[start]

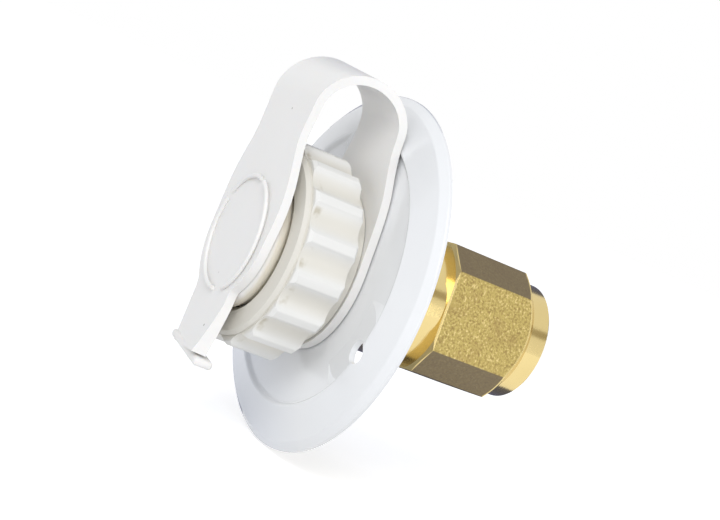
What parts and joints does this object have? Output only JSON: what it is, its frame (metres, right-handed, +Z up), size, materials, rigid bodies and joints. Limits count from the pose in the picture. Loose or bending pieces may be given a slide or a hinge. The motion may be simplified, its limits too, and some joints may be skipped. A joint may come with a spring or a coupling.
{
  "type": "caravan water inlet",
  "caption": "Wall-mounted caravan water inlet: round white flange, swivelling hose coupling closed by a strap plug, brass body with a spring check valve.",
  "frame": {"origin": "centre of the flange on the wall plane, where the rim of the flange meets the wall", "axes": "-Y out of the wall towards the hose, +Y into the wall towards the pipe, +Z up through the loop of the plug's strap"},
  "size_m": [0.0698, 0.0663, 0.0714],
  "materials": {
    "flange_enamel": "gloss white powder coat",
    "brass": "turned bright at the ends, cast texture on the eight-sided block",
    "white_plastic": "moulded, semi-gloss warm white",
    "soft_vinyl": "soft matte off-white",
    "spring_steel": "bright zinc",
    "screen_steel": "perforated stainless",
    "black_rubber": "matte",
    "valve_plastic": "natural acetal"
  },
  "bodies": {
    "inlet": {"flange": "flange_enamel", "valve_body": "brass", "flange_lock_ring": "spring_steel", "coupling_snap_ring": "spring_steel", "inlet_screen": "screen_steel", "hose_washer": "black_rubber", "poppet_guide": "valve_plastic", "guide_clip": "spring_steel", "valve_spring": "spring_steel"},
    "coupling": {"hose_coupling": "white_plastic"},
    "poppet": {"valve_poppet": "valve_plastic", "poppet_seal": "black_rubber"},
    "plug": {"plug_and_strap": "soft_vinyl"}
  },
  "joints": [
    {"name": "coupling_spin", "type": "hinge", "parent": "inlet", "child": "coupling", "pos_m": [0, -0.012, 0], "axis": [0, 1, 0], "continuous": true},
    {"name": "poppet_lift", "type": "slide", "parent": "inlet", "child": "poppet", "axis": [0, 1, 0], "range_m": [0, 0.005], "stiffness_N_per_m": 150, "springref_m": -0.003, "deforming": ["valve_spring"]},
    {"name": "plug_pull", "type": "slide", "parent": "inlet", "child": "plug", "axis": [0, -1, 0], "range_m": [0, 0.014], "deforming": ["plug_and_strap"]}
  ]
}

[end]

- What is needed: Quote the listing in full, please, keeping every line exact.

- Solution:
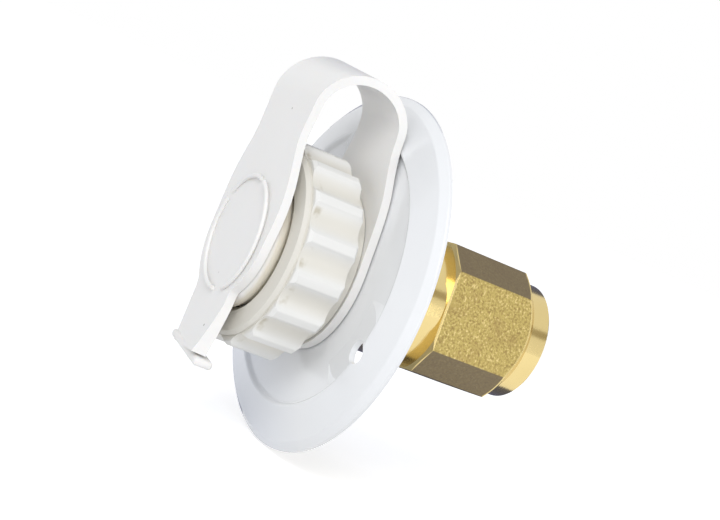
What parts and joints does this object have? Output only JSON: what it is, its frame (metres, right-handed, +Z up), size, materials, rigid bodies and joints. Limits count from the pose in the picture. Loose or bending pieces may be given a slide or a hinge. The motion may be simplified, its limits too, and some joints may be skipped. A joint may come with a spring or a coupling.
{
  "type": "caravan water inlet",
  "caption": "Wall-mounted caravan water inlet: round white flange, swivelling hose coupling closed by a strap plug, brass body with a spring check valve.",
  "frame": {"origin": "centre of the flange on the wall plane, where the rim of the flange meets the wall", "axes": "-Y out of the wall towards the hose, +Y into the wall towards the pipe, +Z up through the loop of the plug's strap"},
  "size_m": [0.0698, 0.0663, 0.0714],
  "materials": {
    "flange_enamel": "gloss white powder coat",
    "brass": "turned bright at the ends, cast texture on the eight-sided block",
    "white_plastic": "moulded, semi-gloss warm white",
    "soft_vinyl": "soft matte off-white",
    "spring_steel": "bright zinc",
    "screen_steel": "perforated stainless",
    "black_rubber": "matte",
    "valve_plastic": "natural acetal"
  },
  "bodies": {
    "inlet": {"flange": "flange_enamel", "valve_body": "brass", "flange_lock_ring": "spring_steel", "coupling_snap_ring": "spring_steel", "inlet_screen": "screen_steel", "hose_washer": "black_rubber", "poppet_guide": "valve_plastic", "guide_clip": "spring_steel", "valve_spring": "spring_steel"},
    "coupling": {"hose_coupling": "white_plastic"},
    "poppet": {"valve_poppet": "valve_plastic", "poppet_seal": "black_rubber"},
    "plug": {"plug_and_strap": "soft_vinyl"}
  },
  "joints": [
    {"name": "coupling_spin", "type": "hinge", "parent": "inlet", "child": "coupling", "pos_m": [0, -0.012, 0], "axis": [0, 1, 0], "continuous": true},
    {"name": "poppet_lift", "type": "slide", "parent": "inlet", "child": "poppet", "axis": [0, 1, 0], "range_m": [0, 0.005], "stiffness_N_per_m": 150, "springref_m": -0.003, "deforming": ["valve_spring"]},
    {"name": "plug_pull", "type": "slide", "parent": "inlet", "child": "plug", "axis": [0, -1, 0], "range_m": [0, 0.014], "deforming": ["plug_and_strap"]}
  ]
}